Genetics and genomics
Genetics and genomics have the potential to reshape how we prevent, diagnose, treat and monitor illness. Find out what we’re doing to develop strategies and policies to both safeguard public health and improve the health of all Australians through gene technologies.
About genetics and genomics
Advances in medical science help to improve health care in Australia. Gene technology and genomics can give us new testing, diagnosis and treatments for diseases such as cancer and help produce new vaccines and drugs.
Genetics is the study of how genes work and transmit information from parents to offspring. It can help us understand the risk of inheriting a genetic disease.
Genomics is the study and mapping of genomes – the full set of genetic instructions for an organism. It includes both human and other genomes and how these interact with the environment.
Genomics can help doctors:
- identify and diagnose genetic disorders and rare diseases
- develop prevention strategies
- tailor a patient’s treatment.
Researchers used genomics techniques to sequence the SARS-CoV-2 virus genome and this meant COVID-19 vaccines could quickly be developed.
Gene technology involves changing an organism’s genes so that it gains, loses, or changes certain traits. It can be used to:
- produce new vaccines or medicines
- develop new ways to diagnose and treat disease.
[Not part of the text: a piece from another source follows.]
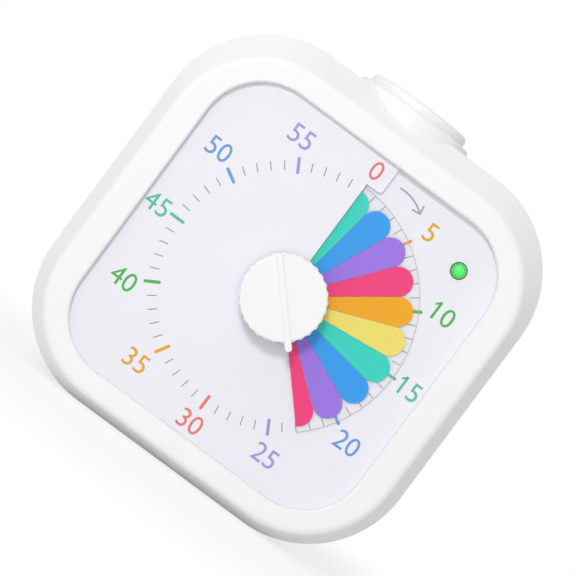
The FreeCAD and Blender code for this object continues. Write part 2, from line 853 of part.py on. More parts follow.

What we're doing about genetics and genomics
Strategies and frameworks
We develop our policy frameworks through extensive consultation with a wide range of stakeholders, including:
A consistent national approach to genomics policy
Integrating genomics into Australia’s health system to improve health outcomes both for individuals and the larger population will involve reshaping clinical practice.
This policy framework provides a consistent national approach designed to coordinate activities and address policy issues and challenges. It is built around 5 key priorities.
Strategic priorities for microbial genomics
Microbial genomics is a tool that gives us information about the genomic sequence of pathogens. We can use this information to better manage outbreaks and threats from communicable diseases.
The national framework outlines 5 strategic priorities and we developed a plan to guide its implementation.